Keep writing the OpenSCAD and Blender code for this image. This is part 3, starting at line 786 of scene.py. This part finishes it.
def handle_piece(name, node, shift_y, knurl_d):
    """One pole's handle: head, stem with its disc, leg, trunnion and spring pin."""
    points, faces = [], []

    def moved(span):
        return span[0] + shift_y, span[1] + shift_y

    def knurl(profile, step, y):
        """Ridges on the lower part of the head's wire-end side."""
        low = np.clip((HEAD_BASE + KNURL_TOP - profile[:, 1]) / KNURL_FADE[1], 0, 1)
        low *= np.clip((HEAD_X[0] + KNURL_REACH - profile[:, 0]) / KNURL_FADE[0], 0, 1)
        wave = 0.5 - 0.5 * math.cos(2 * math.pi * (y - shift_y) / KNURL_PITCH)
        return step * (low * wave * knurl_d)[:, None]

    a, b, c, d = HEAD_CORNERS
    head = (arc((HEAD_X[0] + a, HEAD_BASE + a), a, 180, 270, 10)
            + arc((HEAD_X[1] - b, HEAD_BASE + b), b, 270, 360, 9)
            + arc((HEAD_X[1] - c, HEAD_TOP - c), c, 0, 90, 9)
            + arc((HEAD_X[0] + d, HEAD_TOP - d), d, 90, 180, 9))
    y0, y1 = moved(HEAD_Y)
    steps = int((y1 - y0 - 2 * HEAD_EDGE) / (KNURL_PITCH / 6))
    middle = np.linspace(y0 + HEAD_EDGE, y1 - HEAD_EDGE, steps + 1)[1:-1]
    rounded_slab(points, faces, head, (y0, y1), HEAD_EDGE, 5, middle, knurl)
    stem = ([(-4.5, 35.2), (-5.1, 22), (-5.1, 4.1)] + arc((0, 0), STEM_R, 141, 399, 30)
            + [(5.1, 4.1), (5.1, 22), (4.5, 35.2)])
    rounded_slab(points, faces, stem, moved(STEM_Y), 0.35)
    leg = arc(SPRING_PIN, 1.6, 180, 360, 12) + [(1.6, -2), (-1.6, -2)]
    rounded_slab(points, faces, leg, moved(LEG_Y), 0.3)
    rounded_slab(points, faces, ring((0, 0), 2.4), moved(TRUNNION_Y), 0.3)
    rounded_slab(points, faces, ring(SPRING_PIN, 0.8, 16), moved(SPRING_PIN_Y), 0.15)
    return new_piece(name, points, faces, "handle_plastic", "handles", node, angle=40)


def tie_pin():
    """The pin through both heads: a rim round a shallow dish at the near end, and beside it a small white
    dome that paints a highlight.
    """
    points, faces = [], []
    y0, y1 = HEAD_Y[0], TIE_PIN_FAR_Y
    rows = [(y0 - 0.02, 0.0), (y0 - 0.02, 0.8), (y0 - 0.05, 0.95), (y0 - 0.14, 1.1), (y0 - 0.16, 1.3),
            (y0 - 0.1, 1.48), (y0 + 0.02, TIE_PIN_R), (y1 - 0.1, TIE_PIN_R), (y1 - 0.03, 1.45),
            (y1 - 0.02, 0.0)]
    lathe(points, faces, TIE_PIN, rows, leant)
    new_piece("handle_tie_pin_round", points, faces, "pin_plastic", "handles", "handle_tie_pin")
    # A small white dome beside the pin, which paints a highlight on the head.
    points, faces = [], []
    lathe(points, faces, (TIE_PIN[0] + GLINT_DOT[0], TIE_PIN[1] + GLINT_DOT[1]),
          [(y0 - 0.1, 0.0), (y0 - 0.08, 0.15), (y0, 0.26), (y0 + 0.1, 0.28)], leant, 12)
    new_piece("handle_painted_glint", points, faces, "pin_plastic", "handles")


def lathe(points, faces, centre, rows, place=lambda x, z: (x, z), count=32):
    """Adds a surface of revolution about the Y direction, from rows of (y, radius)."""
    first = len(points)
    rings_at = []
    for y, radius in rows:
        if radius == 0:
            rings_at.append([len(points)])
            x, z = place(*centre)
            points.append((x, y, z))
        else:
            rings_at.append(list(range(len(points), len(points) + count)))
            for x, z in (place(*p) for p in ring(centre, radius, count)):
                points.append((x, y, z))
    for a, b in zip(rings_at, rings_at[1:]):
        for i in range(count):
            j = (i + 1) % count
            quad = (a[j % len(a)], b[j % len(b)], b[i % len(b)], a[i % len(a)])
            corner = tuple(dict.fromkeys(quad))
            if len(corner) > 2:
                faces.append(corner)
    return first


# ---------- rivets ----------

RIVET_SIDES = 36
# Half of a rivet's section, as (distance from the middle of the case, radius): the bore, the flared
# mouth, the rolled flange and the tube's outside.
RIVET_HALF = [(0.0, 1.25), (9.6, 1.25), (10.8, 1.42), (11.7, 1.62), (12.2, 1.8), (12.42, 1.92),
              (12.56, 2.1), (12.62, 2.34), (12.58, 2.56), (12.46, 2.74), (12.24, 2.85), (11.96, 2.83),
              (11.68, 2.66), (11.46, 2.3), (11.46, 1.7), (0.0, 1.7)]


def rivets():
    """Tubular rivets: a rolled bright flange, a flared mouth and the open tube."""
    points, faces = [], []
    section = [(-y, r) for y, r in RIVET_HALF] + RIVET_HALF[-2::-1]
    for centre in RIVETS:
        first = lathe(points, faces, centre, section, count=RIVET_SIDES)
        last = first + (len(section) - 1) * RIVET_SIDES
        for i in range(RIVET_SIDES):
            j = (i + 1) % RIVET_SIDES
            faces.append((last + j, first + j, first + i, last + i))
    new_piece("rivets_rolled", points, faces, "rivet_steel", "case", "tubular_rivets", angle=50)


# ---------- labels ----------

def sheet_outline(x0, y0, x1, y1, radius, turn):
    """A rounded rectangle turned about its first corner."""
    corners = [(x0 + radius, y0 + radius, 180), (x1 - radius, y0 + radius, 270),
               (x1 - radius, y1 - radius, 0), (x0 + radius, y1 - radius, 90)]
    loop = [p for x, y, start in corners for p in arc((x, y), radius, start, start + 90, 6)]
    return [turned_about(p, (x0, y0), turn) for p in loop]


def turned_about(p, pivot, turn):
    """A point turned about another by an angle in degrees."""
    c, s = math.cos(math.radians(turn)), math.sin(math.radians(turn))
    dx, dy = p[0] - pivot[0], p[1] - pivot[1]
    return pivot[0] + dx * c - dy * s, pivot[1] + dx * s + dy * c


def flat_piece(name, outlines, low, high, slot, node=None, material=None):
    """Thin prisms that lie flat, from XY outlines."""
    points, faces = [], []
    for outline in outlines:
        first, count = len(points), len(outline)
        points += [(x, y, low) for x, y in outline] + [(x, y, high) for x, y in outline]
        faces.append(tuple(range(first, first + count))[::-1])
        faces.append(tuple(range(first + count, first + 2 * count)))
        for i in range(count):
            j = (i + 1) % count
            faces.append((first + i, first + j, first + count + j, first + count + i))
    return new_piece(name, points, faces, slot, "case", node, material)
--
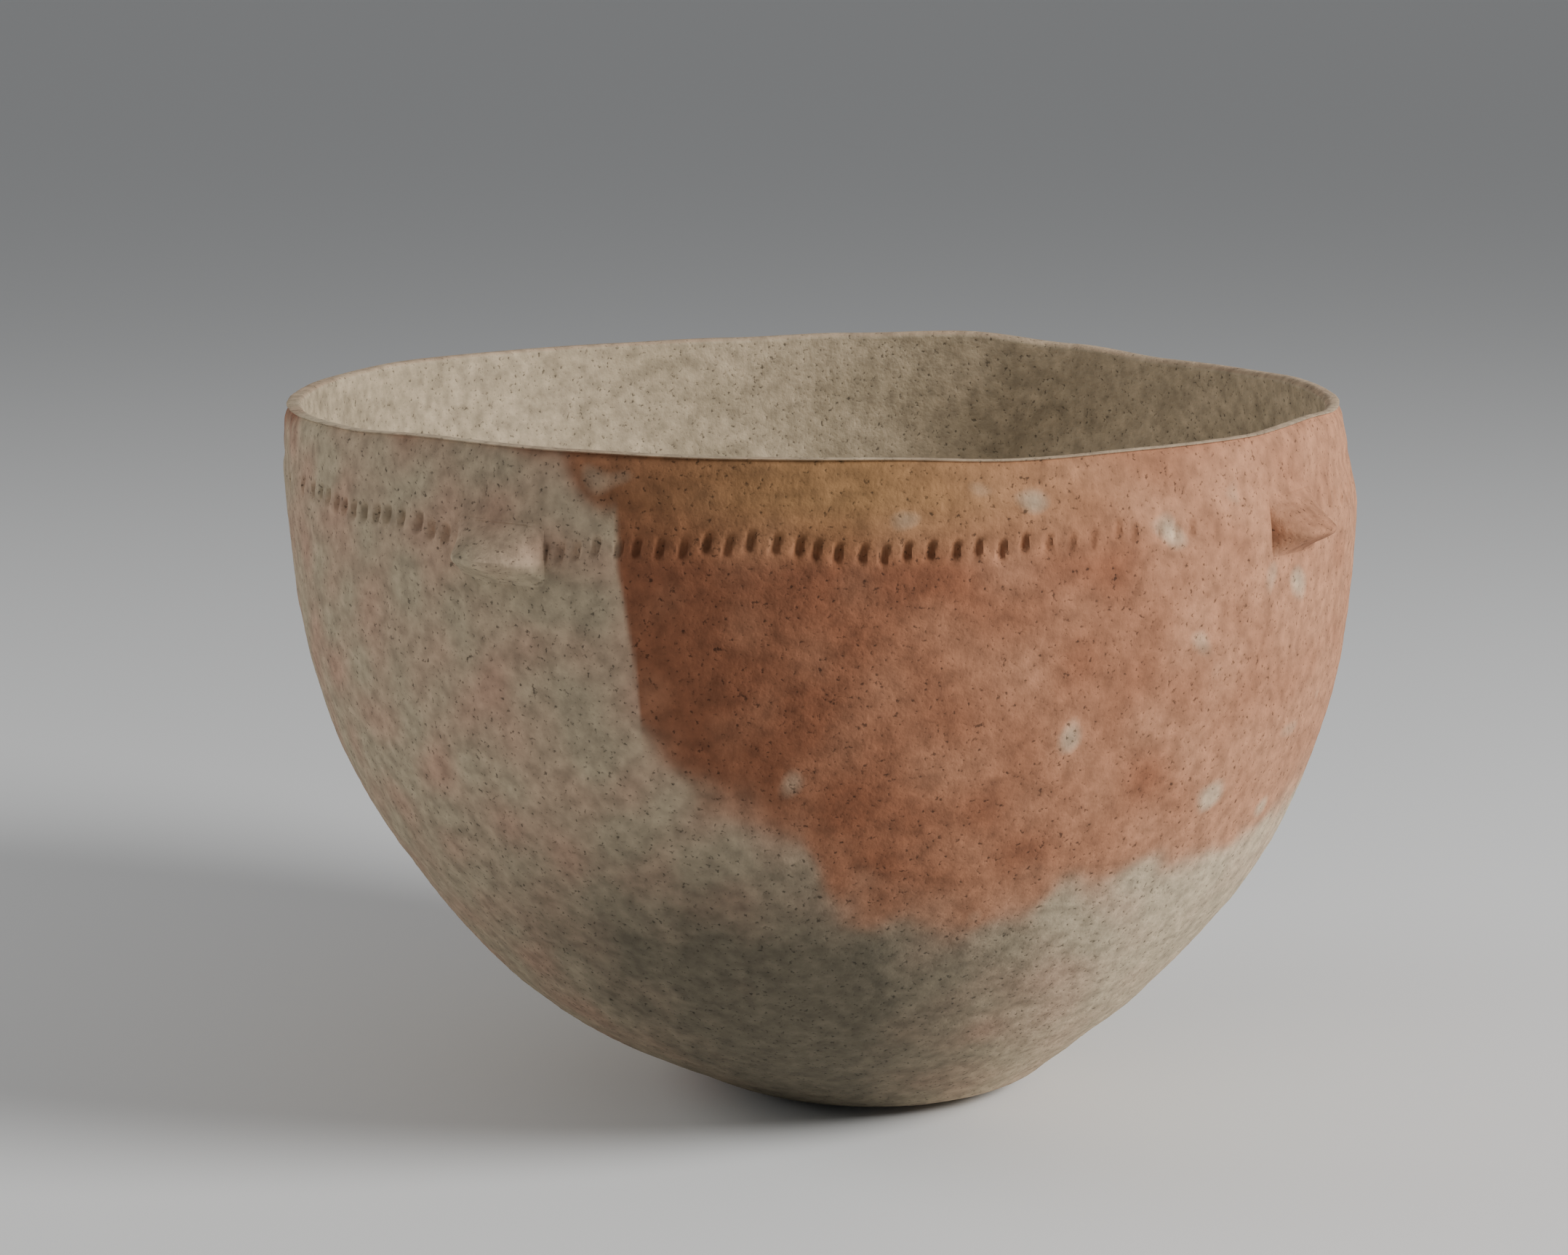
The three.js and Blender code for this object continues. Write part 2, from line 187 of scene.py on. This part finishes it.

# Set exercise:
Search the listing above for the string "Blender". Copy every line that contains it.

# Solution to this task:
Keep writing the OpenSCAD and Blender code for this image. This is part 3, starting at line 786 of scene.py. This part finishes it.
The three.js and Blender code for this object continues. Write part 2, from line 187 of scene.py on. This part finishes it.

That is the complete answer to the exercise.